A native of St. Joseph, Mo., Morton also worked for the St. Joseph News Press, St. Joseph Gazette, Des Moines Register and Omaha Bee.


 

William R. Moore

Newsman William R. Moore was killed by mortar fire in Korea July 31, 1950, after dropping his pencil and notebook to care for an Army lieutenant wounded in a Communist attack near Chinju. He was 40.

Moore joined the AP in Denver in 1937, and was assigned to work night rewrite. Eager for a career overseas, Moore told AP General Manager Kent Cooper in a two-page letter that "the foreign field holds just as long a list of the attractions for me as it must for every other single man in the organization. And that must be a long list."

He got his first chance to go overseas with the Army, serving in Korea during World War II from 1942 to 1946. He returned to the AP in New York in 1946 and went to Korea in 1948 as a correspondent. After working a brief stint in Hong Kong, Moore returned to Korea at the outbreak of the war, on June 29, 1950.

A native of Nowata, Okla., Moore graduated from the University of Oklahoma and also worked for The Daily Oklahoman in Oklahoma City and KVOR in Colorado Springs, Colo.

   

Daniel Coughlin

Daniel J. Coughlin Jr. was one of six reporters killed on board a U.S. Air Force plane attempting to break transatlantic speed records. The plane crashed on takeoff from Westover Air Force Base, Mass. Coughlin was 31.

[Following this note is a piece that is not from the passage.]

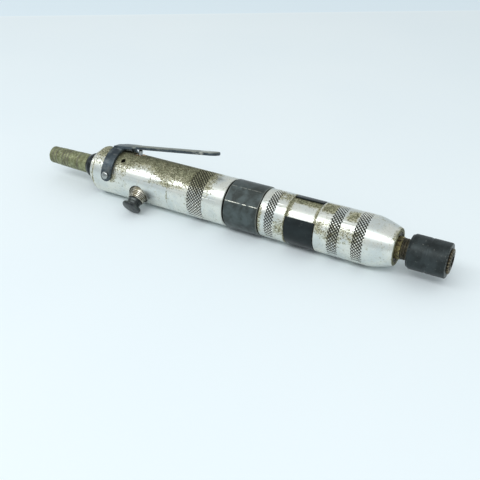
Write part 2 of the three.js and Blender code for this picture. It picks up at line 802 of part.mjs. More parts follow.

The jet, one of four attempting to break speed records between New York and London, snapped power lines and burst into flames, sliding across the newly-finished Massachusetts Turnpike before exploding in a cornfield on June 27, 1958.

Coughlin joined the AP in Charlotte in 1952 and transferred to his native Boston in 1957.

He graduated from Boston College High School at 16 and enlisted in the Army. During World War II, Coughlin landed in Normandy with the first wave of U.S. troops on D-Day. He wrote for the military newspaper Stars and Stripes from 1945 to 1946.

After the war, Coughlin graduated from Boston College.

He worked on the weekly Ipswich Chronicle and the Parkway Transcript, a Boston weekly, before joining AP.